The final flavor of behavior concerns what we do with the enumerated values. The map method alters each enumeration, but does not actually run through the enumerated values. A call to the function named by map is made only when each element is requested, but mapping a function onto an enumeration does not by itself cause the program to loop through the enumerated elements, disposing of each as appropriate.

In the Caps class, we want to print each capitalized line to the standard output. Again, we define a static method println which simply passes its value to the standard system routine for text output:

    static void println(String s) {
	System.out.println(s);
    }
We can then pass this routine to the enumerator method forall. Once again, this method expects a function as its parameter. The function should accept values of the enumerated type - here, String - and should not return anything. That is, the result type of the function should be void. So where the enumerator
    new Lines(new DataInputStream(System.in))
	.takeWhile(nonEmpty)
	.map(toUpperCase);
returns successive capitalized lines of input, the call
    new Lines(new DataInputStream(System.in))
	.takeWhile(nonEmpty)
	.map(toUpperCase)
	.forall(println);
will read each line of input, passing each in turn to the println function. The type of this latter expression is void: we have told the compiler when to stop generating items, how to adjust each one, and what to do with the adjusted versions, so it can process the enumeration without further instructions.

The enumerators in the Adder class are processed slightly differently: for Caps, each line of input affects only the corresponding line of output. Once we have printed the capitalized line, we can safely discard it. In Adder, each number does affect subsequent behavior. The numbers are to be summed, and only the final output printed out. Intuitively, we want to take the series of enumerated values

V1, V2, V3, ... , Vn-1, Vn.
and replace each comma ``,'' with an addition symbol ``+''
V1 + V2 + V3 + ... + Vn-1 + Vn.
and then print the result.

The intuitive description leaves two unanswered questions: should the addition associate to the right or left, and how should the replacement behave when there are no numbers in the enumeration. Addition of course follows the associativity axiom

(x + y) + z = x + (y + z) ,
but associativity does still matter, first since passed functions may have side effects which are not associative, and second since we want our abstraction to be more generally applicable. So we answer the first question by simply providing two such reduce methods, one for each associativity.

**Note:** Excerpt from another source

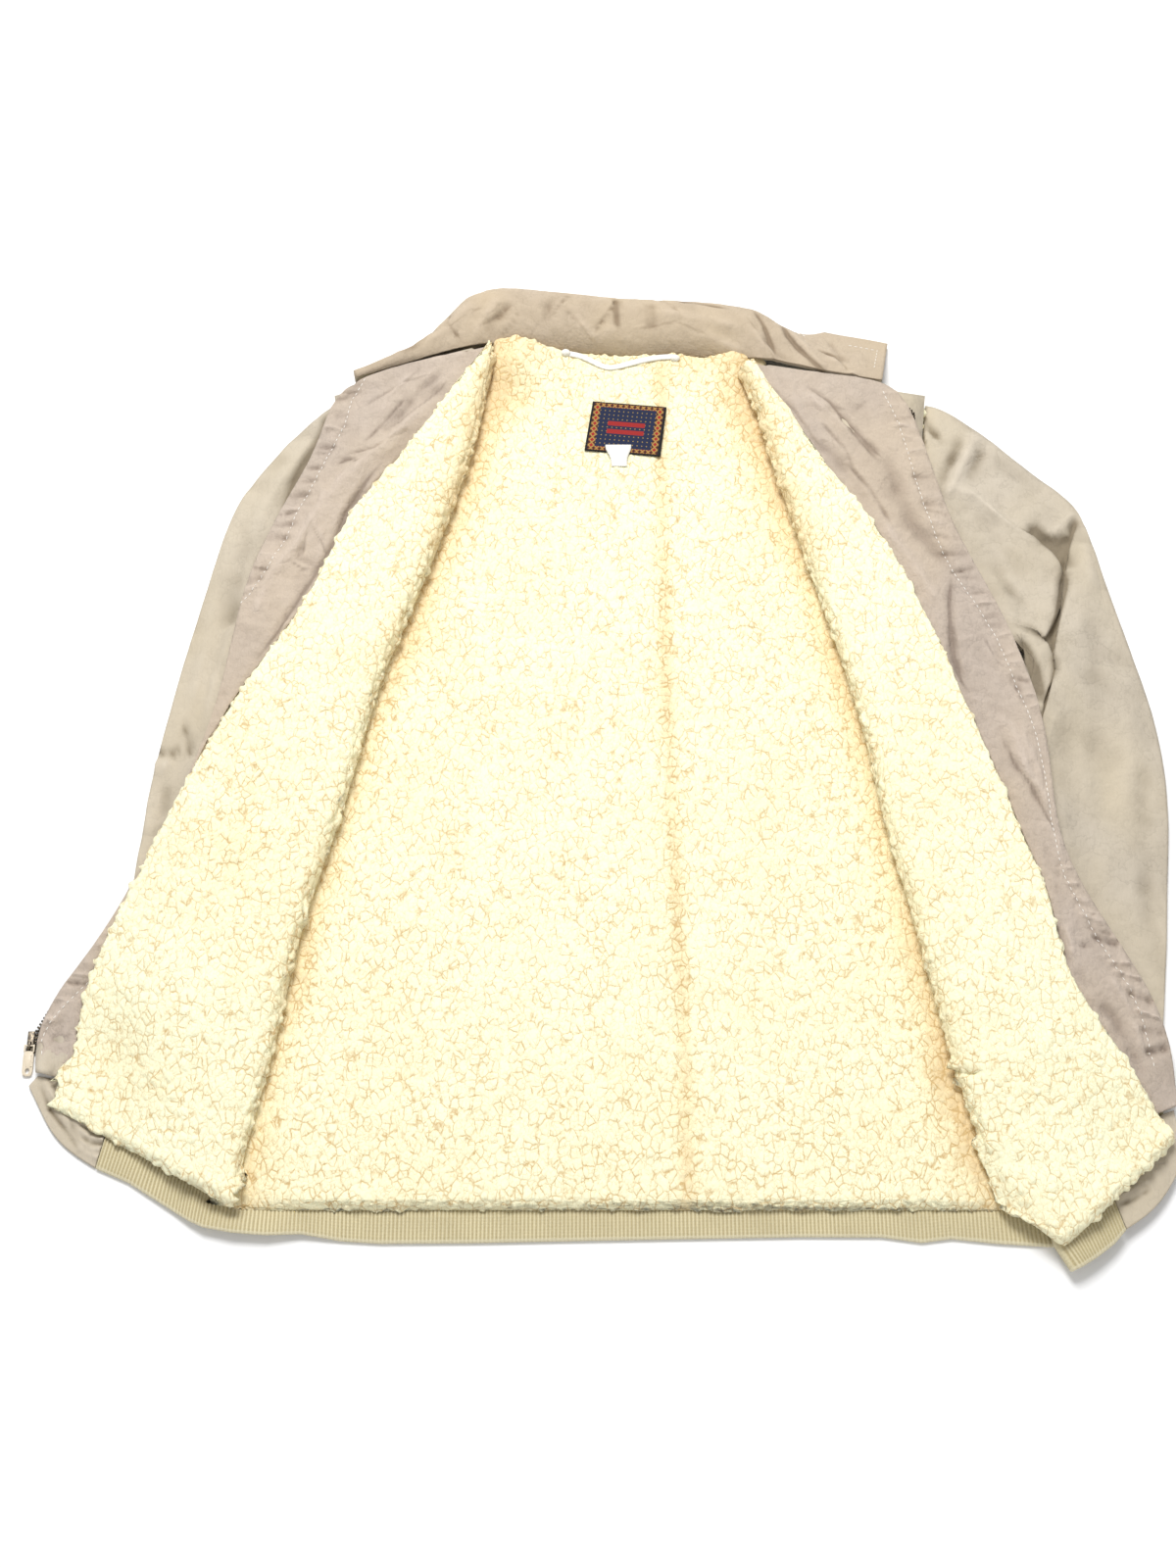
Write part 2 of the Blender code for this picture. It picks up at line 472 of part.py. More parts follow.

For the second question, we will expect an initial value to be passed to the behavior abstractor along with the behavior function. When the enumeration has no elements, the initial value will be immediately returned; otherwise we begin with this value when we add (or otherwise operate) the elements of the operation. So the two possible reduce methods would transform an enumeration

V1, V2, V3, ... , Vn-1, Vn.
and default value DEFAULT into either a left-associative reduction
((( ... (((DEFAULT + V1) + V2) + V3) + ... ) + Vn-1) + Vn)
or a right-associative reduction
(V1 + (V2 + (V3 + ( ... + (Vn-1 + (Vn + DEFAULT)) ... )))) .
So where the enumeration
    new Lines(new DataInputStream(System.in))
	.takeWhile(nonEmpty)
        .map(fun(String s) -> int { return Integer.parseInt(s);
})
generates integers corresponding to those typed as digits on the standard input, the call
    new Lines(new DataInputStream(System.in))
	.takeWhile(nonEmpty)
        .map(fun(String s) -> int { return Integer.parseInt(s); })
	.reduceLeft(0, fun(int x, int y)->int { return x + y;
}));
will sum the integers, beginning with the initial subtotal 0 (zero), returning the final result. We want to print this final total out, so the call
	System.out.println(
	    new Lines(new DataInputStream(System.in))
	        .takeWhile(nonEmpty)
                .map(fun(String s) -> int { return
Integer.parseInt(s); })
	        .reduceLeft(0, fun(int x, int y) -> int { return x +
y; }));
completes the main routine.


Some Final Remarks
The methods map, takeWhile, forAll and reduceLeft are known as higher-order functions, since they are functions which accept (and could conceivably return) other function values. The higher-order methods we provide with the Enumerator class are modelled after the corresponding functions in a list class of a typical functional language. Enumerator objects are very similar to the lazy list data structures of nonstrict functional languages such as Haskell. Data structures in many languages are strict: the entire structure is immediately computed. On the other hand, both Enumerator sequences and lazy lists are computed only one node at a time, and only when each element is explicitly required. A more thorough discussion of the applications of nonstrict data structures may be found in most textbooks on functional languages, for example that of Bird and Wadler.

Students of design patterns will find much of this discussion familiar. Behavioral patterns such as Iterator, Strategy and Template Method are concerned with exactly the sort of pattern discussed in this example: higher-order functions and the separation of a typical flow of control from the particulars of specific instances of that flow. By augmenting simple object-orientation with first-class functions and a richer notion of type polymorphism, we can more readily identify such patterns, and express them in much more concise code.


References

R. Bird and P. Wadler, FILL IN.

E. Gamma, R. Helm, R. Johnson and J. Vlissides, Design Patterns, Addison-Wesley Professional Computing Series, 1995.